■ SET PROBLEM
Repeat the lines that follow, leaving nothing out.

■ DATA BLOCK
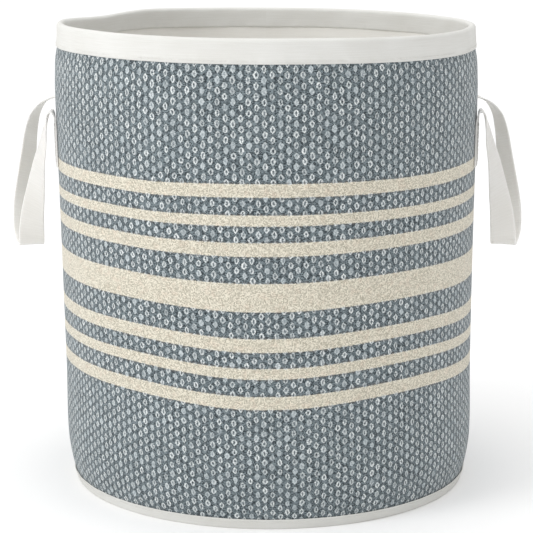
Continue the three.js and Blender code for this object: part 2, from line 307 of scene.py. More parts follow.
def stitches_piece(name, starts, ends, normals, material, seed):
    """Separate raised stitches from each start to each end, on a surface with the given normals."""
    random = np.random.default_rng(seed)
    count = len(starts)
    along = ends - starts
    length = np.linalg.norm(along, axis=1)
    along = along / length[:, None]
    across = np.cross(normals, along)
    across /= np.linalg.norm(across, axis=1)[:, None]
    along = along + across * random.normal(0, 0.03, count)[:, None]
    length = length * random.normal(1, 0.03, count)
    around = np.arange(STITCH_SIDES) / STITCH_SIDES * TAU
    size = THREAD_RADIUS * STITCH_SIZES[None, :] * random.normal(1, 0.04, (count, 1))
    height = THREAD_RADIUS * STITCH_HEIGHTS[None, :]
    centres = (starts + ends)[:, None, :] / 2
    centres = centres + along[:, None, :] * (STITCH_PLACES[None, :] * length[:, None])[..., None]
    centres = centres + normals[:, None, :] * height[..., None]
    upward = np.cos(around)[:, None] * normals[:, None, None, :]
    sideways = np.sin(around)[:, None] * across[:, None, None, :]
    points = centres[:, :, None, :] + (upward + sideways) * size[:, :, None, None]
    rings = len(STITCH_PLACES)
    faces, rows, steps = grid_faces(rings, STITCH_SIDES, False, True)
    places = [STITCH_PLACES[rows] * STITCH_LENGTH, steps / STITCH_SIDES, np.zeros(rows.shape)]
    threads = np.stack(places, axis=-1).reshape(-1, 3)
    caps = end_caps(rings, STITCH_SIDES)
    all_faces = []
    all_threads = []
    for index in range(count):
        first = index * rings * STITCH_SIDES
        all_faces += (faces + first).tolist()
        all_faces += [[first + corner for corner in cap] for cap in caps]
        all_threads += [threads, np.zeros((2 * STITCH_SIDES, 3))]
    all_threads = np.concatenate(all_threads)
    return make_piece(name, points.reshape(-1, 3), all_faces, all_threads, material)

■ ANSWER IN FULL
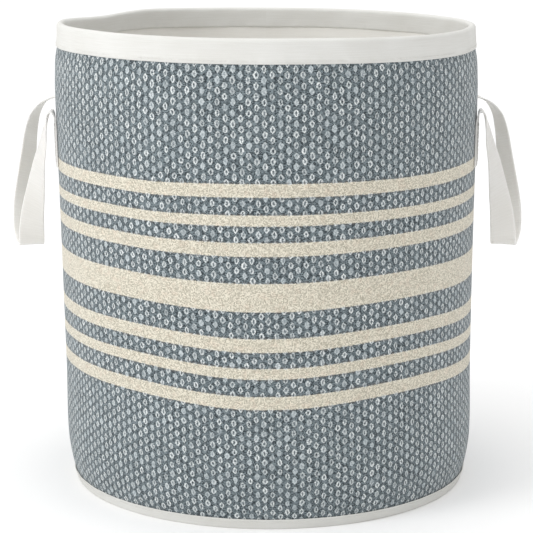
Continue the three.js and Blender code for this object: part 2, from line 307 of scene.py. More parts follow.
def stitches_piece(name, starts, ends, normals, material, seed):
    """Separate raised stitches from each start to each end, on a surface with the given normals."""
    random = np.random.default_rng(seed)
    count = len(starts)
    along = ends - starts
    length = np.linalg.norm(along, axis=1)
    along = along / length[:, None]
    across = np.cross(normals, along)
    across /= np.linalg.norm(across, axis=1)[:, None]
    along = along + across * random.normal(0, 0.03, count)[:, None]
    length = length * random.normal(1, 0.03, count)
    around = np.arange(STITCH_SIDES) / STITCH_SIDES * TAU
    size = THREAD_RADIUS * STITCH_SIZES[None, :] * random.normal(1, 0.04, (count, 1))
    height = THREAD_RADIUS * STITCH_HEIGHTS[None, :]
    centres = (starts + ends)[:, None, :] / 2
    centres = centres + along[:, None, :] * (STITCH_PLACES[None, :] * length[:, None])[..., None]
    centres = centres + normals[:, None, :] * height[..., None]
    upward = np.cos(around)[:, None] * normals[:, None, None, :]
    sideways = np.sin(around)[:, None] * across[:, None, None, :]
    points = centres[:, :, None, :] + (upward + sideways) * size[:, :, None, None]
    rings = len(STITCH_PLACES)
    faces, rows, steps = grid_faces(rings, STITCH_SIDES, False, True)
    places = [STITCH_PLACES[rows] * STITCH_LENGTH, steps / STITCH_SIDES, np.zeros(rows.shape)]
    threads = np.stack(places, axis=-1).reshape(-1, 3)
    caps = end_caps(rings, STITCH_SIDES)
    all_faces = []
    all_threads = []
    for index in range(count):
        first = index * rings * STITCH_SIDES
        all_faces += (faces + first).tolist()
        all_faces += [[first + corner for corner in cap] for cap in caps]
        all_threads += [threads, np.zeros((2 * STITCH_SIDES, 3))]
    all_threads = np.concatenate(all_threads)
    return make_piece(name, points.reshape(-1, 3), all_faces, all_threads, material)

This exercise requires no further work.